TASK DETAILS: Write out exactly the lines between the line containing "geometryOf(cutBy(gatherBody(), cleared)), finishes.velour);" and the line containing "imported model, its", including both of those lines, and nothing more.

DATA PROVIDED:

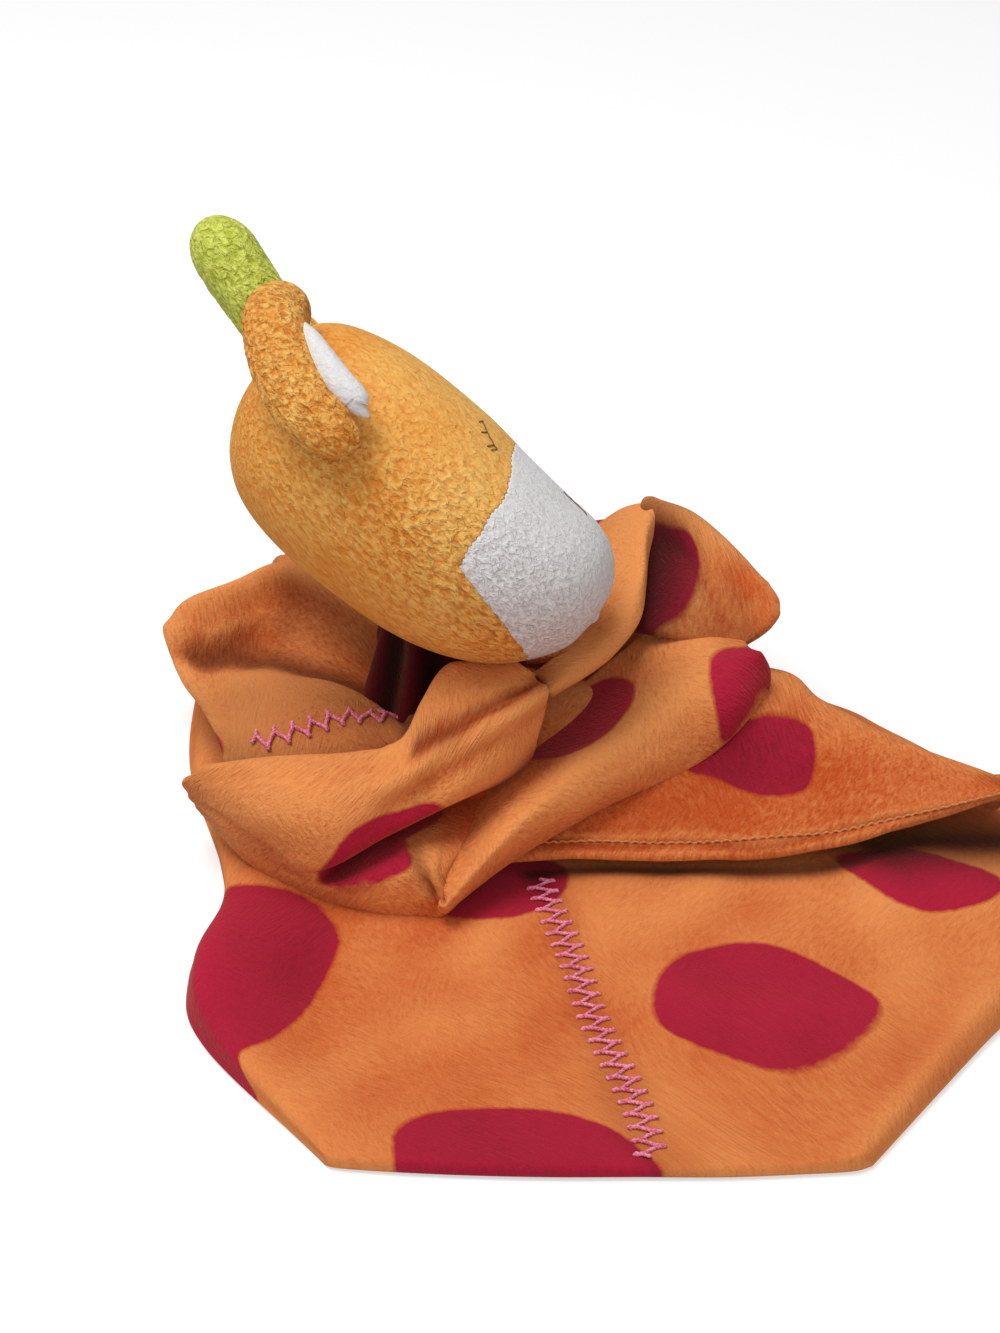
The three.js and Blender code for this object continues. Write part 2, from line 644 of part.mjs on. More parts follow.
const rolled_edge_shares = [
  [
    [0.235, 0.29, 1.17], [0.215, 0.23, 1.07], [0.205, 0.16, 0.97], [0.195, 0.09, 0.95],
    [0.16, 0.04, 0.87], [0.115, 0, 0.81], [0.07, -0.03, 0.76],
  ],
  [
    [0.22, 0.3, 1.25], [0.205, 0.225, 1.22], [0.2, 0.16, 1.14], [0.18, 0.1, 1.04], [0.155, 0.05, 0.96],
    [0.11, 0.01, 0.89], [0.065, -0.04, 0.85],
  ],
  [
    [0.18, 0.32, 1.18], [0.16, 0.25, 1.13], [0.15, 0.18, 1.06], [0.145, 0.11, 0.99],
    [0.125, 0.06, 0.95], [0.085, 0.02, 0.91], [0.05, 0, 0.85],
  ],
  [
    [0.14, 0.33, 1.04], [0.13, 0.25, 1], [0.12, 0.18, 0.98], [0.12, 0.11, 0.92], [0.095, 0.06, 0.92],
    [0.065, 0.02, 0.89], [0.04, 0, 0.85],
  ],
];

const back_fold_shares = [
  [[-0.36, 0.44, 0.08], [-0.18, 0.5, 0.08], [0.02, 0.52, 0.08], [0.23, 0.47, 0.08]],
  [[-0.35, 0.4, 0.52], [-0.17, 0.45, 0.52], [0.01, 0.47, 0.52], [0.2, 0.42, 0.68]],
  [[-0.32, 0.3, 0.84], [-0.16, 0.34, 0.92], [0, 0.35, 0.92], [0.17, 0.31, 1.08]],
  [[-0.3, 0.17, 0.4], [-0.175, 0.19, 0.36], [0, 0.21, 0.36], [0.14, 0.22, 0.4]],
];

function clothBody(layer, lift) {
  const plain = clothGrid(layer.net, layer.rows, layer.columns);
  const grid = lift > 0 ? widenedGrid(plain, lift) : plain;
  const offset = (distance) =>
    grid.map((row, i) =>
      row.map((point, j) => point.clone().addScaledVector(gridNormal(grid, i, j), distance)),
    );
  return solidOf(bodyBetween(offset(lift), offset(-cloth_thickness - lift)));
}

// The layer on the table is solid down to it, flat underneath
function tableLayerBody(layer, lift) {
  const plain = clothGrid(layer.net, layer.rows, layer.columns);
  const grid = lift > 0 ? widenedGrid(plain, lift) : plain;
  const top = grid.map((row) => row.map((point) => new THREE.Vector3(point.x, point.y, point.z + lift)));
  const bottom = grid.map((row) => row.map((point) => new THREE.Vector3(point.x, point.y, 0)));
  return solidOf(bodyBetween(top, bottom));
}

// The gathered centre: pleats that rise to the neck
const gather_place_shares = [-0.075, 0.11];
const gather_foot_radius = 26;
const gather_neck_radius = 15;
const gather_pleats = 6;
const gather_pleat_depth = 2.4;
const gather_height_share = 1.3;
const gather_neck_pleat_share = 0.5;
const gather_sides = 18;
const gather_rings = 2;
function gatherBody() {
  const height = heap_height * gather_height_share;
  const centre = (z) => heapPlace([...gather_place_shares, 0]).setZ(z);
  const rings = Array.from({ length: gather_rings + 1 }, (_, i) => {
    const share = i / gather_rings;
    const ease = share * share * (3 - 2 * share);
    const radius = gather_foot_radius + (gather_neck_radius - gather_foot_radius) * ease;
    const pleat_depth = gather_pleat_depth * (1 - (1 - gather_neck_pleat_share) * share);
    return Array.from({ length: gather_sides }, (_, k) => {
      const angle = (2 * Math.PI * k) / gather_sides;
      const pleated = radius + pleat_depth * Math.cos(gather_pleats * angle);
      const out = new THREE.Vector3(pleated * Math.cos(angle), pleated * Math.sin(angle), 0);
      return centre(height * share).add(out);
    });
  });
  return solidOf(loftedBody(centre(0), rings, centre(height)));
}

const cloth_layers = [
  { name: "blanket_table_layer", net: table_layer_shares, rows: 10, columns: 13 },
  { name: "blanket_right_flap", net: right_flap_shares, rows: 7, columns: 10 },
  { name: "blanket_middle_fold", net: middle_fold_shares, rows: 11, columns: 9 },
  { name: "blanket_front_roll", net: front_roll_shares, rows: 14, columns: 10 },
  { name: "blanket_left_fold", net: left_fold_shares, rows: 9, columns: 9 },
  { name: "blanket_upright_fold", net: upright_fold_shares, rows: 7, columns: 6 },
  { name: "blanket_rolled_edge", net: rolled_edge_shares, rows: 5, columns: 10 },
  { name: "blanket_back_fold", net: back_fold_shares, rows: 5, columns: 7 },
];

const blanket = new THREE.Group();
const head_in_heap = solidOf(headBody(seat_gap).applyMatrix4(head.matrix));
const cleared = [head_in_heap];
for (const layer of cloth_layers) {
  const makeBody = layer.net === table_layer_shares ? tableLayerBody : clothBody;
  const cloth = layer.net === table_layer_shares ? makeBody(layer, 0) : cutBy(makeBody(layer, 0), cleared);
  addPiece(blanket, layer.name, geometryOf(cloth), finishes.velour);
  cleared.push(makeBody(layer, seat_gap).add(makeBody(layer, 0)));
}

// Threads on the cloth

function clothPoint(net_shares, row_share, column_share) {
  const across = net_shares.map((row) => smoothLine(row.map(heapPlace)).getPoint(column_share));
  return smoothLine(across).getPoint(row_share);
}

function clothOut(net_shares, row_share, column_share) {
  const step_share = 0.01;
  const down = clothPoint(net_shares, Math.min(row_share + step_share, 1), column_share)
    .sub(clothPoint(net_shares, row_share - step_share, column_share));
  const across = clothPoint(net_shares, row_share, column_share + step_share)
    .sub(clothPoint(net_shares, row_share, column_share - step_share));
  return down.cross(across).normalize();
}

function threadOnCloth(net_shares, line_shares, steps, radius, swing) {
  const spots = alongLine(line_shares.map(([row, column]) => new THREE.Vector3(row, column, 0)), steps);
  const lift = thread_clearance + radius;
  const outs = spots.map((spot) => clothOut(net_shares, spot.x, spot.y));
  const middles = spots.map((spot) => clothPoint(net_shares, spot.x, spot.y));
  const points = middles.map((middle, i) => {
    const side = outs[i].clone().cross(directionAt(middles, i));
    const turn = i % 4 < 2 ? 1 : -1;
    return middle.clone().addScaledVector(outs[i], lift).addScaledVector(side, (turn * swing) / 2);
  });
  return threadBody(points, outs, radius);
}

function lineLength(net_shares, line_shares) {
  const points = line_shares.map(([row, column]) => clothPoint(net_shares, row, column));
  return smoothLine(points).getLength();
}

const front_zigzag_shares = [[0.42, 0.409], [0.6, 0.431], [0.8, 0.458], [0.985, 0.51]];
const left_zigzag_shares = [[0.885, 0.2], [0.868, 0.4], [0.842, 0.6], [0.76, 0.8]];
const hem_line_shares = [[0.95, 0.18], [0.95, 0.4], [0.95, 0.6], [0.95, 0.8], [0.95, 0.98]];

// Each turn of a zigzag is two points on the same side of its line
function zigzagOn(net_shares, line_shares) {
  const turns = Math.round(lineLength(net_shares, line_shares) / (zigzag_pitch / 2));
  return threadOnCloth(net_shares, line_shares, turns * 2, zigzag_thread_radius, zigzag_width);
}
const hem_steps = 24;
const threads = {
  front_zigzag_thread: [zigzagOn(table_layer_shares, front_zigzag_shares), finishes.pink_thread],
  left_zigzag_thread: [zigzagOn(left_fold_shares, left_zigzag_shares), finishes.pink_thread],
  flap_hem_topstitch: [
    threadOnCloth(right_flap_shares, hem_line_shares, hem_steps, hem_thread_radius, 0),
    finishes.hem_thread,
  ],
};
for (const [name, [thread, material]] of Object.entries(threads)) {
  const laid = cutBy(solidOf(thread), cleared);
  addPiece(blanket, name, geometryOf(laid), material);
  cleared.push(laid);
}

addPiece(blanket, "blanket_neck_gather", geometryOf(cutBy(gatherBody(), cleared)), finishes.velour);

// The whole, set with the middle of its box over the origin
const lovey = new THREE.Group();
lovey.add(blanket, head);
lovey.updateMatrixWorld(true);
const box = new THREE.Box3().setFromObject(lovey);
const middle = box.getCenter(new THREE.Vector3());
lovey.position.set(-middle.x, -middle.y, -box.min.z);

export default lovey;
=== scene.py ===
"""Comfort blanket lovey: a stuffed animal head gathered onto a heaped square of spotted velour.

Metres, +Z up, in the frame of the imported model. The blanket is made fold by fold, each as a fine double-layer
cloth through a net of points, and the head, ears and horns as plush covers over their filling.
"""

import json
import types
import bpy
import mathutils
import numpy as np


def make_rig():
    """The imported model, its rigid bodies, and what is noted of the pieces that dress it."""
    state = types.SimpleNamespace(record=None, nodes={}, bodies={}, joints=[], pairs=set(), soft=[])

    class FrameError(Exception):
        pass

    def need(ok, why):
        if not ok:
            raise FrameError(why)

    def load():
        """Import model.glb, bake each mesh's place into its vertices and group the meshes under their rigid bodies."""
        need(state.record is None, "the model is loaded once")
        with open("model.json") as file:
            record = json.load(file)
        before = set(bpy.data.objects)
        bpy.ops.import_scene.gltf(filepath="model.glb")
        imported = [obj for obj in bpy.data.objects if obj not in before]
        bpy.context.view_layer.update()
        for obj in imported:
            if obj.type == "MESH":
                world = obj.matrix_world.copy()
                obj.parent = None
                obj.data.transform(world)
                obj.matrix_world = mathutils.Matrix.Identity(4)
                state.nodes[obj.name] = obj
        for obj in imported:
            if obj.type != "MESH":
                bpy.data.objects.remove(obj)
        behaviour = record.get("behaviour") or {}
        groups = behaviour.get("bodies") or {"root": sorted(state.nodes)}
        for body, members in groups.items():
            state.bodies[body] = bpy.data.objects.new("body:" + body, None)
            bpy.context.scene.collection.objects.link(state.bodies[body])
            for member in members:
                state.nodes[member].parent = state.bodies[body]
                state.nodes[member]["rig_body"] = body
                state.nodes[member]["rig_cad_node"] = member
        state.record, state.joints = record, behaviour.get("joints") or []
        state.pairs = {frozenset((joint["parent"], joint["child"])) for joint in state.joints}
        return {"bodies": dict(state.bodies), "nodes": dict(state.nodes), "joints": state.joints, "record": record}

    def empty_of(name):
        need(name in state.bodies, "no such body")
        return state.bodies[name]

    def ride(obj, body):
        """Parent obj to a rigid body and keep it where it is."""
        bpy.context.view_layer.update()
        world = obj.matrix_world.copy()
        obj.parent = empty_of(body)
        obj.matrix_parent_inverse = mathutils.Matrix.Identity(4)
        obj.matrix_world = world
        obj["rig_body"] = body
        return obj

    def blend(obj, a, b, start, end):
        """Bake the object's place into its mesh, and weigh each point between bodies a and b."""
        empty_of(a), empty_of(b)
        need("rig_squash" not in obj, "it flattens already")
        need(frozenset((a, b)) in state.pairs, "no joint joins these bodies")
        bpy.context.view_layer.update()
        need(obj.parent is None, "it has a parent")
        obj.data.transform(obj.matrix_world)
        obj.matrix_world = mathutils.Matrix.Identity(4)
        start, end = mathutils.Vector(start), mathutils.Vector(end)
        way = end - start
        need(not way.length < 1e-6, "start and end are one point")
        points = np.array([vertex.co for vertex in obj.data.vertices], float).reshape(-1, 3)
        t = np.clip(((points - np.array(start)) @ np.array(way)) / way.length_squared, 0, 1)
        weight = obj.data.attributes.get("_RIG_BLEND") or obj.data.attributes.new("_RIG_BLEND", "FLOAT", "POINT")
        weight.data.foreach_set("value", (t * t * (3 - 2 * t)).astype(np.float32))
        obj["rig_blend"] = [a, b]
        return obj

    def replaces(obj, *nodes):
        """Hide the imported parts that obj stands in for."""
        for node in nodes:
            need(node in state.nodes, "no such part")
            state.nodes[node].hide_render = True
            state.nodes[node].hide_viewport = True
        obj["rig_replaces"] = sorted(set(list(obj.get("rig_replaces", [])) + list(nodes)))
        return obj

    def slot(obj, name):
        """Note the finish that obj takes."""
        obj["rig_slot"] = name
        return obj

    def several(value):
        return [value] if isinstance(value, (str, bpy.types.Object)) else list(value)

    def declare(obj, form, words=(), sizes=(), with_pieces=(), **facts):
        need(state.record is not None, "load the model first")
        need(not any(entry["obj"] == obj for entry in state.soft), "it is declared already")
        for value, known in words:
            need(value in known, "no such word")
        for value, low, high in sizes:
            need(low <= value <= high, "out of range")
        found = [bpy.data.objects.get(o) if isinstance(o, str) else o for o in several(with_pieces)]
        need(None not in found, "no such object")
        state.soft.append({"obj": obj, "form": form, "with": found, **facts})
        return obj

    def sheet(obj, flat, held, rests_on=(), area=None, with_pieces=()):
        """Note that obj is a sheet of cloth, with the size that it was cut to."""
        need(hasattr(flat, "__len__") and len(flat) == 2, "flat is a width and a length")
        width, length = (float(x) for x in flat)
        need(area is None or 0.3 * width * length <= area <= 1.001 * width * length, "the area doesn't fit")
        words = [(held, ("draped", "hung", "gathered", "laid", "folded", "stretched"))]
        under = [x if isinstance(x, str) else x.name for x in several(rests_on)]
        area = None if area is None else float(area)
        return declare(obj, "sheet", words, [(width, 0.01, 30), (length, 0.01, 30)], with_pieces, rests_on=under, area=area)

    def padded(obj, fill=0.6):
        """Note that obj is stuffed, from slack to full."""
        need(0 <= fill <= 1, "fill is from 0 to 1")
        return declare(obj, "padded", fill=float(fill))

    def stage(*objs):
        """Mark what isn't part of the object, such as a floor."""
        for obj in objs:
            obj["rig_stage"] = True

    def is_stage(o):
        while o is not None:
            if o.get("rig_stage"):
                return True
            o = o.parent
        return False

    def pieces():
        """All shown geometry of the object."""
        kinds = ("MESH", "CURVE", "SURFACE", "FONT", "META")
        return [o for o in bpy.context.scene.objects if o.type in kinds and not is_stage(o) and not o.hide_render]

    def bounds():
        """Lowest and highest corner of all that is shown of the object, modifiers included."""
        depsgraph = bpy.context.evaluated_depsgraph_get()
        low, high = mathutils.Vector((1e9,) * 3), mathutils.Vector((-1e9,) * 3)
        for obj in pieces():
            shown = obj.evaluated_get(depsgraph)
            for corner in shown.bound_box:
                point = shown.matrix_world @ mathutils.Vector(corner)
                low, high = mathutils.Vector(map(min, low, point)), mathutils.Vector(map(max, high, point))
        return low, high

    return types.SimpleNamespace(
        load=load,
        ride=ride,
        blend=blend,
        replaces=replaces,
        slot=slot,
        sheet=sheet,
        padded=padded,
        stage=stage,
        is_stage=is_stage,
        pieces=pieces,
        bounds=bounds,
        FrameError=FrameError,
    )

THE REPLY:
addPiece(blanket, "blanket_neck_gather", geometryOf(cutBy(gatherBody(), cleared)), finishes.velour);

// The whole, set with the middle of its box over the origin
const lovey = new THREE.Group();
lovey.add(blanket, head);
lovey.updateMatrixWorld(true);
const box = new THREE.Box3().setFromObject(lovey);
const middle = box.getCenter(new THREE.Vector3());
lovey.position.set(-middle.x, -middle.y, -box.min.z);

export default lovey;
=== scene.py ===
"""Comfort blanket lovey: a stuffed animal head gathered onto a heaped square of spotted velour.

Metres, +Z up, in the frame of the imported model. The blanket is made fold by fold, each as a fine double-layer
cloth through a net of points, and the head, ears and horns as plush covers over their filling.
"""

import json
import types
import bpy
import mathutils
import numpy as np


def make_rig():
    """The imported model, its rigid bodies, and what is noted of the pieces that dress it."""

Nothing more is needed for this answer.